GPU Temperature: 28 C
GPU Load: 16 %

SMC Feature Mask: 0x000000001ba1ff4f
UVD: Disabled

VCE: Disabled
Clock Gating Flags Mask: 0x30fe9fcf
	Graphics Medium Grain Clock Gating: On
	Graphics Medium Grain memory Light Sleep: On
	Graphics Coarse Grain Clock Gating: On
	Graphics Coarse Grain memory Light Sleep: On
	Graphics Coarse Grain Tree Shader Clock Gating: Off
	Graphics Coarse Grain Tree Shader Light Sleep: Off
	Graphics Command Processor Light Sleep: On
	Graphics Run List Controller Light Sleep: On
	Graphics 3D Coarse Grain Clock Gating: On
	Graphics 3D Coarse Grain memory Light Sleep: On
	Memory Controller Light Sleep: On
	Memory Controller Medium Grain Clock Gating: On
	System Direct Memory Access Light Sleep: On
	System Direct Memory Access Medium Grain Clock Gating: On
	Bus Interface Medium Grain Clock Gating: On
	Bus Interface Light Sleep: On
	Unified Video Decoder Medium Grain Clock Gating: Off
	Video Compression Engine Medium Grain Clock Gating: Off
	Host Data Path Light Sleep: On
	Host Data Path Medium Grain Clock Gating: Off
	Digital Right Management Medium Grain Clock Gating: On
	Digital Right Management Light Sleep: On
	Rom Medium Grain Clock Gating: On
	Data Fabric Medium Grain Clock Gating: On
	Address Translation Hub Medium Grain Clock Gating: On
	Address Translation Hub Light Sleep: On

to

GFX Clocks and Power:
	42949671 MHz (SCLK)
	1138 MHz (PSTATE_SCLK)
	800 MHz (PSTATE_MCLK)
	65493 mV (VDDGFX)
	16777215.0 W (average GPU)

GPU Temperature: 511 C
GPU Load: 100 %

SMC Feature Mask: 0x00000000ffffffff
UVD: Disabled

VCE: Disabled
Clock Gating Flags Mask: 0x30bc95ce
	Graphics Medium Grain Clock Gating: Off
	Graphics Medium Grain memory Light Sleep: On
	Graphics Coarse Grain Clock Gating: On
	Graphics Coarse Grain memory Light Sleep: On
	Graphics Coarse Grain Tree Shader Clock Gating: Off
	Graphics Coarse Grain Tree Shader Light Sleep: Off
	Graphics Command Processor Light Sleep: On
	Graphics Run List Controller Light Sleep: On
	Graphics 3D Coarse Grain Clock Gating: On
	Graphics 3D Coarse Grain memory Light Sleep: On
	Memory Controller Light Sleep: On
	Memory Controller Medium Grain Clock Gating: Off
	System Direct Memory Access Light Sleep: On
	System Direct Memory Access Medium Grain Clock Gating: Off
	Bus Interface Medium Grain Clock Gating: On
	Bus Interface Light Sleep: On
	Unified Video Decoder Medium Grain Clock Gating: Off
	Video Compression Engine Medium Grain Clock Gating: Off
	Host Data Path Light Sleep: On
	Host Data Path Medium Grain Clock Gating: Off
	Digital Right Management Medium Grain Clock Gating: Off
	Digital Right Management Light Sleep: On
	Rom Medium Grain Clock Gating: Off
	Data Fabric Medium Grain Clock Gating: On
	Address Translation Hub Medium Grain Clock Gating: On
	Address Translation Hub Light Sleep: On

Now, most notable is GPU load 100% and temperature 511C (oh my, I hope that’s not right), but also, all of the Medium Grain Clock Gating settings go from On to Off. I don’t know if this means anything to anyone.

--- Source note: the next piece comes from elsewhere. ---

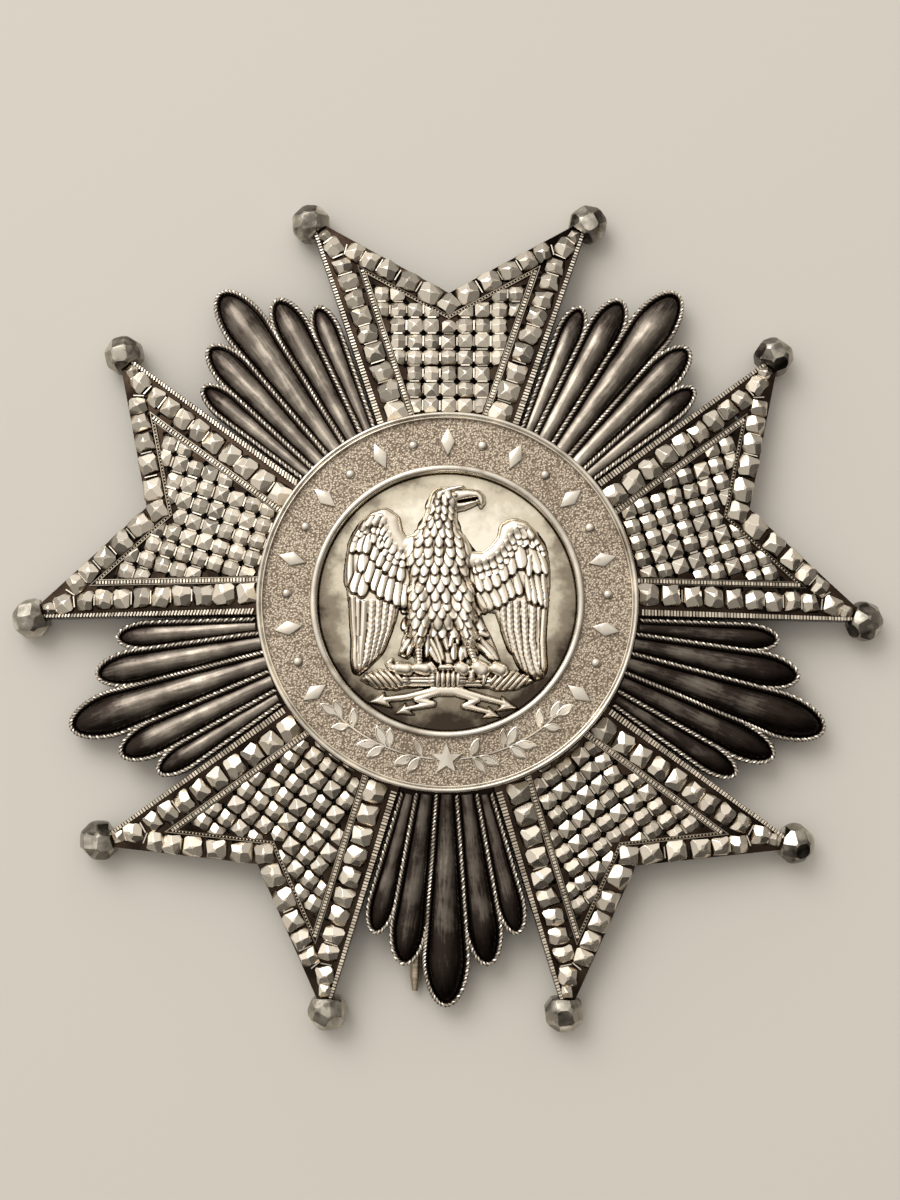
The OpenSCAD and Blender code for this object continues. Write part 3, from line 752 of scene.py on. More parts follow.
def drilled_plate(s, grid, chance):
    """An arm's flat plate with its pierced holes, each a little off its place."""
    x, y = side_x(s, s.arm_root_y, 0), s.arm_root_y
    tip_x, tip_y = corner(s, 0, 0)
    plate = slab(
        [(-x, y), (x, y), (tip_x, tip_y), (0, notch_y(s, 0, 0)), (-tip_x, tip_y)], 0, s.arm_t)
    drill = primitive(bpy.ops.mesh.primitive_cylinder_add, vertices=9, radius=0.5, depth=4)
    holes = scatter([
        (drill, at(
            x + jitter(chance), y + jitter(chance), 0.6, chance.uniform(0, 2),
            (s.hole_d * chance.uniform(0.8, 1.12),) * 2 + (1,)))
        for x, y in hole_places(s, grid)])
    subtract(plate, holes)
    discard(holes, drill)
    return plate


def jitter(chance):
    return chance.uniform(-0.04, 0.04)


def ridges(s):
    """The two fine ridges on each side of an arm that frame its inner milled band."""
    return [
        slab(points, s.arm_t - ROOTED, s.arm_t + 0.26)
        for side, notch in (((3.3, 3.38), (2.2, 2.27)), ((3.86, 3.94), (2.5, 2.57)))
        for line in (vee(s, side, notch, ROWS_FROM),) for points in (line, mirrored(line))]


def milled_bands(s, index, tooth, bead, chance):
    """Places of the teeth along the side edges and along the field, and beads below the notch.

    The teeth of the fifth arm's edges lean, as if they were cut with another wheel.
    """
    slant = radians(24 if index == 4 else 0)
    end_y = s.ball_y - 1
    bands = (
        ((side_x(s, ROWS_FROM, 0.36), ROWS_FROM), (side_x(s, end_y, 0.19), end_y),
         0.66, 0.34, slant),
        ((side_x(s, ROWS_FROM, 3.62), ROWS_FROM), corner(s, 3.62, 2.4), 0.42, 0.36, 0))
    bead_x, bead_y = corner(s, 3.6, 2.385)
    found = []
    for side in SIDES:
        for start, end, start_width, end_width, lean in bands:
            places = along((side * start[0], start[1]), (side * end[0], end[1]), s.tooth_pitch)
            for k, (x, y, turn) in enumerate(places):
                width = start_width + (end_width - start_width) * k / len(places)
                found.append((tooth, at(
                    x, y, s.arm_t, turn + lean * side, (1, width, chance.uniform(0.8, 1.05)))))
        found += [
            (bead, at(x, y, s.arm_t + 0.08, turn)) for x, y, turn in along(
                (side * bead_x, bead_y), (0, notch_y(s, 0, 2.385)), s.bead_pitch)]
    return found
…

I’m not doing anything of particular interest when this happens — normal web browsing which I’ve done all along.

This sounds to me like a hardware issue (just a guess). You could try e.g. running a live F31 to see if you have the same problem. It could be your video card (probably) or e.g. the psu. To be sure you have to replace the hardware to see it the problem disappears.

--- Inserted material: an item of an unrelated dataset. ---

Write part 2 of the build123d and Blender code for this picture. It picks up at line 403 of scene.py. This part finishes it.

See if it’ll still be happening with powersave/battery profile in radeon-profile.
Could it be related to https://bodhi.fedoraproject.org/updates/FEDORA-2020-39f7307164 ?

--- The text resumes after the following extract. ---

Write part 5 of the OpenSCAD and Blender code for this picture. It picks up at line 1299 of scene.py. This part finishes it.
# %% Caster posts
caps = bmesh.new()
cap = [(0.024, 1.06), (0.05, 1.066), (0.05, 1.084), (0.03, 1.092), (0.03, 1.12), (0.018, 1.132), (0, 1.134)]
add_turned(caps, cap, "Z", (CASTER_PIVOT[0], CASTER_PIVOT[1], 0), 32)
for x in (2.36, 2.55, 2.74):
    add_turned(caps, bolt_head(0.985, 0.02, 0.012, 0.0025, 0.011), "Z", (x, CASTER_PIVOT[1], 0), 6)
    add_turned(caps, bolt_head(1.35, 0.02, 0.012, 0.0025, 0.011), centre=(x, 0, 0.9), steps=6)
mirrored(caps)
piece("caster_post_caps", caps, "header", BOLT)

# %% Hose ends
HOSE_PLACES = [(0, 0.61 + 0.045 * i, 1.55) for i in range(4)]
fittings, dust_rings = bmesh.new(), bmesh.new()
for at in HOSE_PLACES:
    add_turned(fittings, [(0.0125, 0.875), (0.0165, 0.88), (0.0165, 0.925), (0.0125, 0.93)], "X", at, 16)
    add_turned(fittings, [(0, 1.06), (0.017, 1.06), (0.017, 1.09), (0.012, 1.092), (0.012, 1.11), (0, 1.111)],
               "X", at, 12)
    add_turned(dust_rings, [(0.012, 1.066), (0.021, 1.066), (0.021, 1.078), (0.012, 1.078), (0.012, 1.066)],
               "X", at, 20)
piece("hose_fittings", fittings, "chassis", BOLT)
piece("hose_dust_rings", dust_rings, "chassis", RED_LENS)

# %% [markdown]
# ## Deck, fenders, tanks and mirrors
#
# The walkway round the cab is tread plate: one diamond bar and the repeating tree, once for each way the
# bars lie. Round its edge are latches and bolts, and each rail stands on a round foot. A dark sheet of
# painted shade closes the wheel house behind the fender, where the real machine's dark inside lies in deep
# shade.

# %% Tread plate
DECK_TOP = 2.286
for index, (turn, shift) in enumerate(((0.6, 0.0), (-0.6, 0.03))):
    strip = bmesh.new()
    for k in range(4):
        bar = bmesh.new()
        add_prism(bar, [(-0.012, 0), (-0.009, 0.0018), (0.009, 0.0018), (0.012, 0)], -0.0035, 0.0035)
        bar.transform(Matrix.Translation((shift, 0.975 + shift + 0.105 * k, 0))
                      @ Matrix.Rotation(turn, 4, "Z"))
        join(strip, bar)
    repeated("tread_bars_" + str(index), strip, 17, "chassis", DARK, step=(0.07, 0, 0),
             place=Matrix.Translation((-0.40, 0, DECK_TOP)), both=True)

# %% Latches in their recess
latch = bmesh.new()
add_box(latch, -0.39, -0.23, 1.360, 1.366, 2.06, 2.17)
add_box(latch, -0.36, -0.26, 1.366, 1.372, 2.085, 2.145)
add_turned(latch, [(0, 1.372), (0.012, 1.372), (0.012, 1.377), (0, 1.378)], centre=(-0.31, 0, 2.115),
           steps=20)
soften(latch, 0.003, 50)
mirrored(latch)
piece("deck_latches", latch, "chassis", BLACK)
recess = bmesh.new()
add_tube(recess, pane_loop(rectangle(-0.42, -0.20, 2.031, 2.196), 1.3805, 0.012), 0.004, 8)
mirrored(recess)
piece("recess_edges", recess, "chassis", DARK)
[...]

Yeah, the Live doesn’t last very long without a freeze either. Even happens with an Ubuntu Live I booted just to be sure. Soooo, yeah, I guess it’s hardware.

If this was true you would smell it.

1 Like

Yeah, seriously. Also, the fan stays at normal speed and I can feel that the exhaust is cool. So, it’s clearly spurious.